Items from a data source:
——
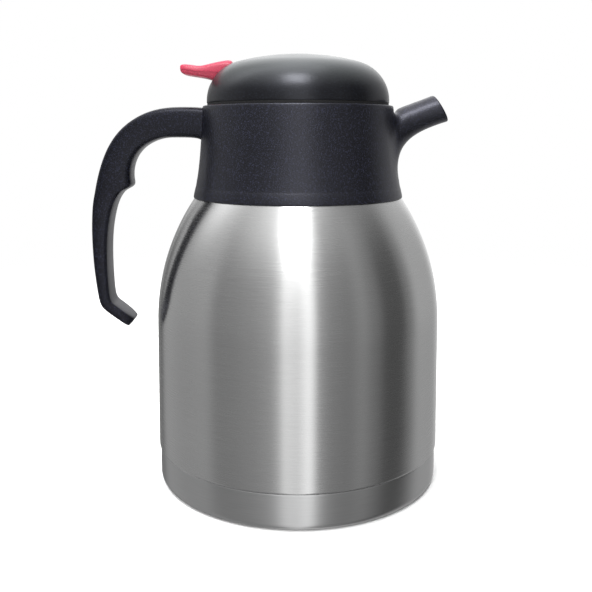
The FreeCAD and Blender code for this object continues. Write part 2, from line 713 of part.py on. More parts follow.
# ---------------------------------------------------------------- the lever and the valve
def lever():
    """The press lever: the thumb blade outside, and the fork that lifts the stem's head inside."""
    blade = Outline(-33.7, 214.9).arc((-34.4, 216.4), (-36.4, 217.1))
    blade.curve((-39.6, 216.7), (-45.9, 214.6), (-50.2, 213.4), (-53.9, 213.8), (-58.4, 214.2))
    blade.arc((-59.9, 213.8), (-60.3, 212.3)).arc((-59.9, 210.4), (-58.6, 209.6))
    blade.curve((-55.4, 209.1), (-47.4, 207.5), (-44.4, 207.3))
    blade.line(-38.0, pivot - 4.0).line(pivot_x, pivot - 4.4)
    blade.arc((pivot_x + 3.1, pivot - 3.1), (pivot_x + 4.4, pivot)).line(-31.2, 211.0)
    solid = blade.wide(lever_half_width)
    edges = []
    for edge in solid.Edges:
        middle = edge.valueAt((edge.FirstParameter + edge.LastParameter) / 2)
        if abs(abs(middle.y) - lever_half_width) < 1e-6:
            edges.append(edge)
    solid = solid.makeFillet(lever_edge, edges)
    arm = Outline(pivot_x, arm_top - 4.1).line(5.5, arm_top - 3.2).line(5.5, arm_top)
    arm.line(pivot_x, arm_top)
    gap = stem_radius + 0.6
    fork = arm.wide(lever_arm)
    notch = Part.makeBox(20, 2 * gap, 20, Vector(-4.5, -gap, 195))
    solid = solid.fuse(fork).cut(notch)
    hole = Part.makeCylinder(pin_radius + running, 60, Vector(pivot_x, -30, pivot), Vector(0, 1, 0))
    return solid.cut(hole)


def valve_stem():
    """Steel stem; the lever's fork lifts it by its head. A groove near its foot holds the clip."""
    groove_foot = clip_top - 1.0
    outline = Outline(0, stem_foot).line(stem_radius - 0.4, stem_foot)
    outline.line(stem_radius, stem_foot + 0.4).line(stem_radius, groove_foot)
    outline.line(stem_radius - 0.5, groove_foot).line(stem_radius - 0.5, clip_top)
    outline.line(stem_radius, clip_top).line(stem_radius, head_foot).line(head_radius, head_foot)
    outline.line(head_radius, head_foot + head_height - 0.5)
    return outline.line(head_radius - 0.5, head_foot + head_height).line(
        0, head_foot + head_height).turned()


def stem_clip():
    """Retaining ring, open at one side, snapped in the stem's groove under the washer."""
    clip = ring(stem_radius - 0.5 + press, stem_radius + 2.5, clip_top - 1.0 + press, clip_top)
    return clip.cut(Part.makeBox(10, 2.4, 5, Vector(0, -1.2, clip_top - 3)))


def valve_washer():
    return ring(stem_radius + press, plug_radius, washer_seat, plug_foot)


def valve_plug():
    """Disc over the washer, with a hub that keeps the spring in place."""
    top = plug_foot + plug_height
    outline = Outline(stem_radius + press, plug_foot).line(plug_radius, plug_foot)
    outline.line(plug_radius, top - 1.0).line(plug_radius - 1.5, top).line(5.6, top)
    return outline.line(5.2, top + 3.0).line(stem_radius + press, top + 3.0).turned()


def valve_spring():
    foot = plug_foot + plug_height + spring_wire + 0.02
    top = partition - spring_wire - 0.02
    rise = top - foot
    helix = Part.makeLongHelix(rise / spring_turns, rise, spring_radius)
    wire = Part.Wire(Part.Circle(Vector(spring_radius, 0, 0), Vector(0, 1, 0), spring_wire).toShape())
    coil = Part.Wire(helix.Edges).makePipeShell([wire], True, True)
    coil.translate(Vector(0, 0, foot))
    return coil


def build_all():
    os.makedirs("parts", exist_ok=True)
    save("outer_shell", outer_shell())
    for name, piece in zip(("liner_shoulder", "liner_wall", "liner_floor"), liner_pieces()):
        save(name, piece)
    save("vacuum_base", vacuum_base())
    save("pump_plug", pump_plug())
    save("getter", getter())
    save("base_cup", base_cup())
    save("base_pad", base_pad())
    save("collar", collar())
    save("neck_gasket", neck_gasket())
    save("handle_shell", handle_shell())
    save("handle_cover", handle_cover())
    save("handle_screws", handle_screws())
    save("handle_inserts", handle_inserts())
    save("stopper_seal", stopper_seal())
    for name, piece in zip(("stopper_foot", "stopper_tube", "stopper_cage"), stopper_tube_pieces()):
        save(name, piece)
    save("stopper_cap", stopper_cap())
    save("stem_guide", stem_guide())
    save("rim_gasket", rim_gasket())
    save("lever_carrier", lever_carrier())
    save("lid_screws", lid_screws())
    save("lever_pin", lever_pin())
    save("lid_dome", lid_dome())
    save("lever", lever())
    save("valve_stem", valve_stem())
    save("stem_clip", stem_clip())
    save("valve_washer", valve_washer())
    save("valve_plug", valve_plug())
    save("valve_spring", valve_spring())


if __name__ == "__main__":
    build_all()
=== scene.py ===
import math

import bpy
from mathutils import Matrix


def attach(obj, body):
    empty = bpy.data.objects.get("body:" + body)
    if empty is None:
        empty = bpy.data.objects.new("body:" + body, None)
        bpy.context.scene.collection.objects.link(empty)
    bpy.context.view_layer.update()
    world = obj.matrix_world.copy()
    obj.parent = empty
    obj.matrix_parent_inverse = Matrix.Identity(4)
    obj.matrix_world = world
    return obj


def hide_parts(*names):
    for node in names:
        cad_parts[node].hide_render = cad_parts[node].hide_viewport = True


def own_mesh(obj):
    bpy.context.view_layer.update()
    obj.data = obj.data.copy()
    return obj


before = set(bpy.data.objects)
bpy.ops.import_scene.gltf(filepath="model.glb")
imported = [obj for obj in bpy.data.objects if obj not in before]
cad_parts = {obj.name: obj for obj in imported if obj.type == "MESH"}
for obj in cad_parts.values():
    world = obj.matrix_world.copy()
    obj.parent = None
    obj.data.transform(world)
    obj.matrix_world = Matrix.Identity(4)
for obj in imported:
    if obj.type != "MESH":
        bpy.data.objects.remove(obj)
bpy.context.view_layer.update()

# ------------------------------------------------------------------------------------------------
# The view: a camera a little above the stopper, looking slightly down at the side of the jug, with
# the spout on the right. Its frame sits low on the lens, as a stand camera's rising back gives.
# ------------------------------------------------------------------------------------------------
bpy.ops.object.select_all(action="DESELECT")
bpy.ops.object.camera_add(location=(-0.001, -0.4078, 0.1792), rotation=(math.radians(85), 0, 0))
camera = bpy.context.object
camera.name = "studio_camera"
camera.rotation_euler.rotate_axis("Z", math.radians(0.04))
camera.data.sensor_width = 36
camera.data.lens = 47.17
camera.data.shift_y = -0.1605
camera.data.clip_start = 0.01
camera.data.clip_end = 30
camera.data.dof.use_dof = False
bpy.context.scene.camera = camera
bpy.context.scene.view_settings.view_transform = "Standard"
bpy.context.scene.view_settings.look = "None"

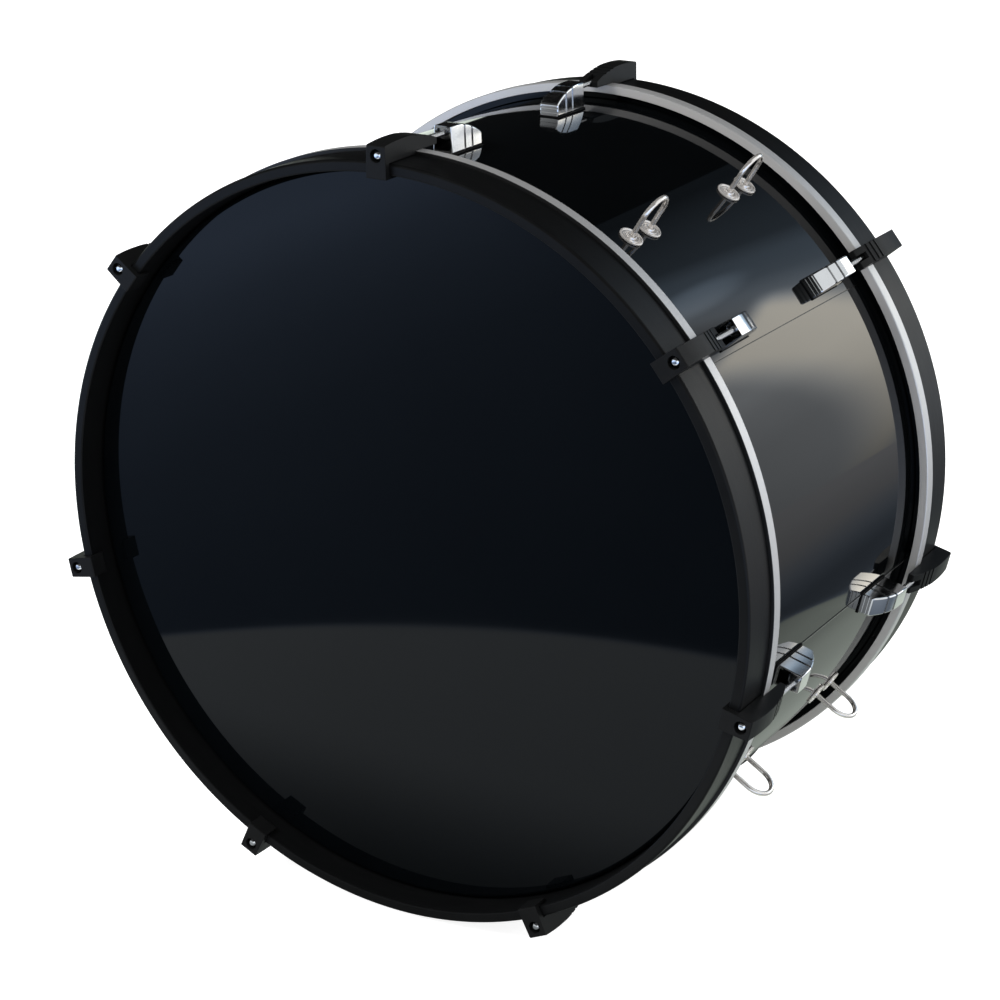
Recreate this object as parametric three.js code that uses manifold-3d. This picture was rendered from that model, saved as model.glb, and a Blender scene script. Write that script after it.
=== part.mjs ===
// Marching bass drum lying on its rims, drum axis along Y, the front head facing -Y, millimetres, +Z up.
// The origin lies below the middle of the drum, in the plane it rests on.

import * as THREE from 'three';
import { mergeVertices } from 'three/addons/utils/BufferGeometryUtils.js';
import Module from 'manifold-3d';

const wasm = await Module();
wasm.setup();

// Counts and angles. Every ring is a polygon whose flats are centred on the stations.
const stationCount = 7;
const facetsPerStation = 8;
const ringFacets = stationCount * facetsPerStation;
const stationStep = 2 * Math.PI / stationCount;
const topAngle = Math.PI / 2;
const carrySideAngle = topAngle - 1.5 * stationStep;
const carryLoopSpread = Math.PI / 4;
const ventAngle = 2 * topAngle;
const holeSides = 8;
const screwSides = 6;
const flangeSides = 12;
const wireSteps = 16;
const bowSteps = 4;

// Fits
const seatGap = 0.3;
const runningGap = 0.3;
const overrun = 2;

// Shell
const shellRadius = 330;
const shellWall = 7.5;
const shellLength = 365.4;
const bearingRoundover = 4;
const bearingCut = 3.5;

// Heads
const filmThickness = 0.6;
const collarDepth = 13;
const filmTuck = 6.8;
const filmFlangeDepth = 5.4;

// Flesh hoops
const fleshGap = 1.3;
const fleshWidth = 12.5;
const fleshDepth = 12.2;
const fleshEase = 1.4;

// Counterhoops
const hoopThickness = 9.8;
const hoopDepth = 40;
const hoopEase = 3;

// Tension rods
const rodRadius = 2.75;
const rodStandOff = 0.75;
const rodCollarRadius = 4.9;
const rodCollarThickness = 2;
const rodSquare = 6.35;
const rodSquareLength = 4.5;
const rodEndReach = 2;

// Claws
const clawWidth = 19.2;
const clawFace = 6;
const clawReach = 72;
const clawRoof = 10.7;
const clawNoseRoof = 8.8;
const clawNoseSlope = 18;
const clawRoofFlat = 12;
const clawTailRoof = 2.3;
const clawLipDepth = 12;
const clawLipThickness = 2.9;
const clawCounterbore = 5.5;
const clawCounterboreDepth = 7;
const clawFork = 13;

// Lugs
const lugWidth = 19.2;
const lugLength = 49.3;
const lugRoof = 6.3;
const lugRoofFlat = 8;
const lugFarHeight = 11.9;
const lugWall = 2;
const lugFloor = 2.5;
const lugFromFleshHoop = 43.4;
const nutRadius = 4.7;
const nutInset = 4;
const nutLength = 16;
const lugPostRadius = 3;
const lugPostInset = 12;
const lugScrewHeadRadius = 5.5;
const lugScrewHeadHeight = 2.8;

// Carry loops
const loopWireRadius = 2.2;
const loopHalfSpan = 16;
const loopProjection = 38;
const loopInset = 91.7;
const loopFlangeRadius = 10.8;
const loopFlangeThickness = 2.6;
const loopNutRadius = 5.6;
const loopNutHeight = 5;
const loopLegTail = 2;

// Air vent grommet
const ventBore = 5;
const ventBarrelWall = 1.6;
const ventFlangeRadius = 11;
const ventFlangeThickness = 1.8;

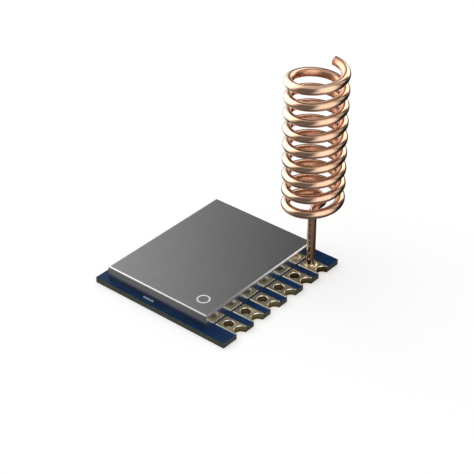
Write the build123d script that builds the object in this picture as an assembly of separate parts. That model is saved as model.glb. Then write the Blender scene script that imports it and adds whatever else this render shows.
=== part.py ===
——
What is asked: Above this instruction are the records; retype exactly the lines from the one containing "Recreate this object" up to and including the one containing "const hoopEase = 3;".

Response for this exercise:
Recreate this object as parametric three.js code that uses manifold-3d. This picture was rendered from that model, saved as model.glb, and a Blender scene script. Write that script after it.
=== part.mjs ===
// Marching bass drum lying on its rims, drum axis along Y, the front head facing -Y, millimetres, +Z up.
// The origin lies below the middle of the drum, in the plane it rests on.

import * as THREE from 'three';
import { mergeVertices } from 'three/addons/utils/BufferGeometryUtils.js';
import Module from 'manifold-3d';

const wasm = await Module();
wasm.setup();

// Counts and angles. Every ring is a polygon whose flats are centred on the stations.
const stationCount = 7;
const facetsPerStation = 8;
const ringFacets = stationCount * facetsPerStation;
const stationStep = 2 * Math.PI / stationCount;
const topAngle = Math.PI / 2;
const carrySideAngle = topAngle - 1.5 * stationStep;
const carryLoopSpread = Math.PI / 4;
const ventAngle = 2 * topAngle;
const holeSides = 8;
const screwSides = 6;
const flangeSides = 12;
const wireSteps = 16;
const bowSteps = 4;

// Fits
const seatGap = 0.3;
const runningGap = 0.3;
const overrun = 2;

// Shell
const shellRadius = 330;
const shellWall = 7.5;
const shellLength = 365.4;
const bearingRoundover = 4;
const bearingCut = 3.5;

// Heads
const filmThickness = 0.6;
const collarDepth = 13;
const filmTuck = 6.8;
const filmFlangeDepth = 5.4;

// Flesh hoops
const fleshGap = 1.3;
const fleshWidth = 12.5;
const fleshDepth = 12.2;
const fleshEase = 1.4;

// Counterhoops
const hoopThickness = 9.8;
const hoopDepth = 40;
const hoopEase = 3;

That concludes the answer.